**Exercise instructions**
Restate each of the lines given below, word for word.
━━━━━━━━━━━━━━━━
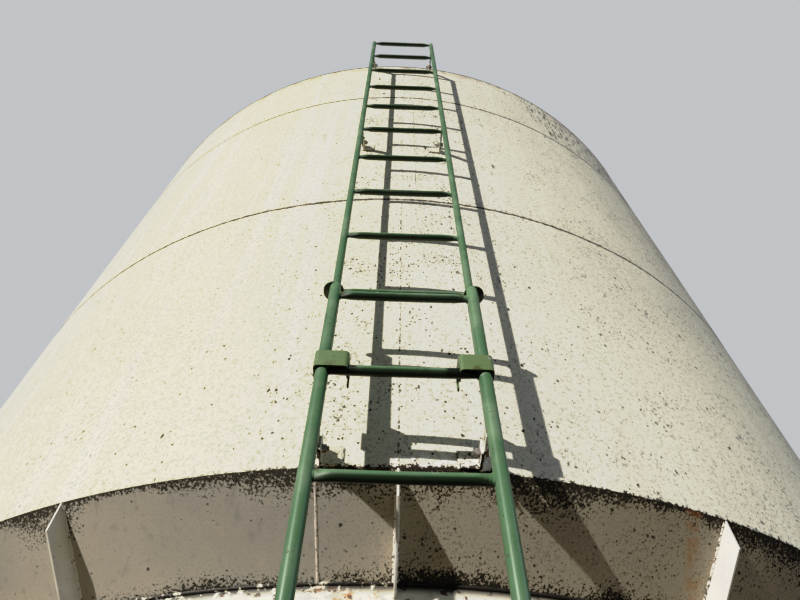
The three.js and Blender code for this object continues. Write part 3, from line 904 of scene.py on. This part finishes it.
# Ground ring: an angle rolled round the feet of the legs, its upright leg outside them, held down by
# anchor bolts between the legs. It is out of the photograph, muddy and rusted.
base_inner = ring_radius + fit_gap
base_outer = base_inner + angle_thickness
base_outline = [
    (base_outer - angle_leg - angle_thickness, 0.0),
    (base_outer, 0.0),
    (base_outer, angle_leg),
    (base_inner, angle_leg),
    (base_inner, angle_thickness),
    (base_outer - angle_leg - angle_thickness, angle_thickness),
]
ring = rolled_ring(base_outline, corner_round, 256)
put_piece("rolled_base_ring", [ring], "hopper_paint", leg_paint, "base_ring")


def bolt_head(centre, axis, across_flats, rise, washer_radius=0.0, washer=0.0, shank=0.0, shank_radius=0.0):
    """Hexagon head on a washer, with its shank's end standing out: rings of 24 points about the axis, where
    the radius at angle t is half the flats over the cosine of t's distance from the middle of its flat, and
    each ring lies at its height along the axis."""
    axis = np.asarray(axis, float)
    side = np.cross(axis, (0.31, 0.52, 0.80))
    side = side / np.linalg.norm(side)
    other = np.cross(axis, side)
    t = np.arange(24) * math.pi / 12
    flat = (t + math.pi / 6) % (math.pi / 3) - math.pi / 6
    hexagon = across_flats / 2 / np.cos(flat)
    round_edge = np.minimum(hexagon, across_flats / 2 * 1.04)
    top = washer + rise
    stations = [(0.0, np.full(24, washer_radius)), (washer, np.full(24, washer_radius))] if washer else []
    stations += [(washer, hexagon), (washer + rise * 0.86, hexagon), (top, round_edge * 0.93)]
    if shank:
        stations += [(top, np.full(24, shank_radius)), (top + shank, np.full(24, shank_radius))]
    around = np.cos(t)[:, None] * side + np.sin(t)[:, None] * other
    rings = [np.asarray(centre) + h * axis + r[:, None] * around for h, r in stations]
    return skin(np.stack(rings))


def bare_steel(name, colour, rust, metal):
    """Zinc coated steel, dull and spangled: rust is the share of it in rusty patches, metal from 0 to 1."""
    material, shader, place = new_material(name)
    spangle = joined("TexVoronoi", {"Vector": place, "Scale": 70.0}).outputs["Color"]
    spangle = joined("SeparateColor", {"Color": spangle}).outputs["Red"]
    dull = tuple(0.62 * c for c in colour[:3]) + (1,)
    shade = times_plus(spangle, 0.35, times(noise(place, 6.0, 4.0), 0.6))
    mixed = lay_over(shade, colour, dull)
    rusty = pattern(patches, place, Size=0.05, Cover=rust, Edge=0.08)
    mixed = lay_over(rusty, mixed, rust_brown)
    shader.id_data.links.new(times_plus(rusty, -metal, metal), shader.inputs["Metallic"])
    rough = times_plus(rusty, 0.35, times_plus(shade, 0.2, 0.36))
    coat(shader, mixed, rough, rusty, 0.7, distance=0.0004)
    return material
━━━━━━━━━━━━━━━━
**Exercise result**
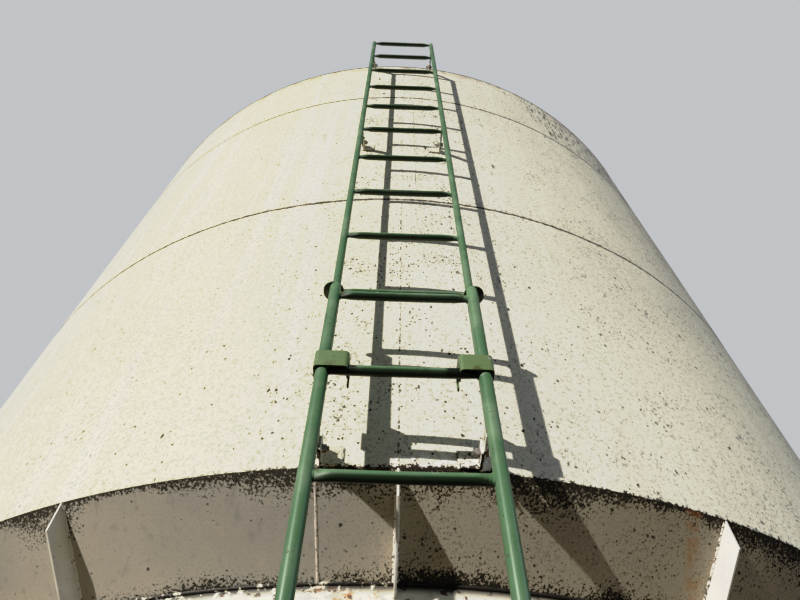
The three.js and Blender code for this object continues. Write part 3, from line 904 of scene.py on. This part finishes it.
# Ground ring: an angle rolled round the feet of the legs, its upright leg outside them, held down by
# anchor bolts between the legs. It is out of the photograph, muddy and rusted.
base_inner = ring_radius + fit_gap
base_outer = base_inner + angle_thickness
base_outline = [
    (base_outer - angle_leg - angle_thickness, 0.0),
    (base_outer, 0.0),
    (base_outer, angle_leg),
    (base_inner, angle_leg),
    (base_inner, angle_thickness),
    (base_outer - angle_leg - angle_thickness, angle_thickness),
]
ring = rolled_ring(base_outline, corner_round, 256)
put_piece("rolled_base_ring", [ring], "hopper_paint", leg_paint, "base_ring")


def bolt_head(centre, axis, across_flats, rise, washer_radius=0.0, washer=0.0, shank=0.0, shank_radius=0.0):
    """Hexagon head on a washer, with its shank's end standing out: rings of 24 points about the axis, where
    the radius at angle t is half the flats over the cosine of t's distance from the middle of its flat, and
    each ring lies at its height along the axis."""
    axis = np.asarray(axis, float)
    side = np.cross(axis, (0.31, 0.52, 0.80))
    side = side / np.linalg.norm(side)
    other = np.cross(axis, side)
    t = np.arange(24) * math.pi / 12
    flat = (t + math.pi / 6) % (math.pi / 3) - math.pi / 6
    hexagon = across_flats / 2 / np.cos(flat)
    round_edge = np.minimum(hexagon, across_flats / 2 * 1.04)
    top = washer + rise
    stations = [(0.0, np.full(24, washer_radius)), (washer, np.full(24, washer_radius))] if washer else []
    stations += [(washer, hexagon), (washer + rise * 0.86, hexagon), (top, round_edge * 0.93)]
    if shank:
        stations += [(top, np.full(24, shank_radius)), (top + shank, np.full(24, shank_radius))]
    around = np.cos(t)[:, None] * side + np.sin(t)[:, None] * other
    rings = [np.asarray(centre) + h * axis + r[:, None] * around for h, r in stations]
    return skin(np.stack(rings))


def bare_steel(name, colour, rust, metal):
    """Zinc coated steel, dull and spangled: rust is the share of it in rusty patches, metal from 0 to 1."""
    material, shader, place = new_material(name)
    spangle = joined("TexVoronoi", {"Vector": place, "Scale": 70.0}).outputs["Color"]
    spangle = joined("SeparateColor", {"Color": spangle}).outputs["Red"]
    dull = tuple(0.62 * c for c in colour[:3]) + (1,)
    shade = times_plus(spangle, 0.35, times(noise(place, 6.0, 4.0), 0.6))
    mixed = lay_over(shade, colour, dull)
    rusty = pattern(patches, place, Size=0.05, Cover=rust, Edge=0.08)
    mixed = lay_over(rusty, mixed, rust_brown)
    shader.id_data.links.new(times_plus(rusty, -metal, metal), shader.inputs["Metallic"])
    rough = times_plus(rusty, 0.35, times_plus(shade, 0.2, 0.36))
    coat(shader, mixed, rough, rusty, 0.7, distance=0.0004)
    return material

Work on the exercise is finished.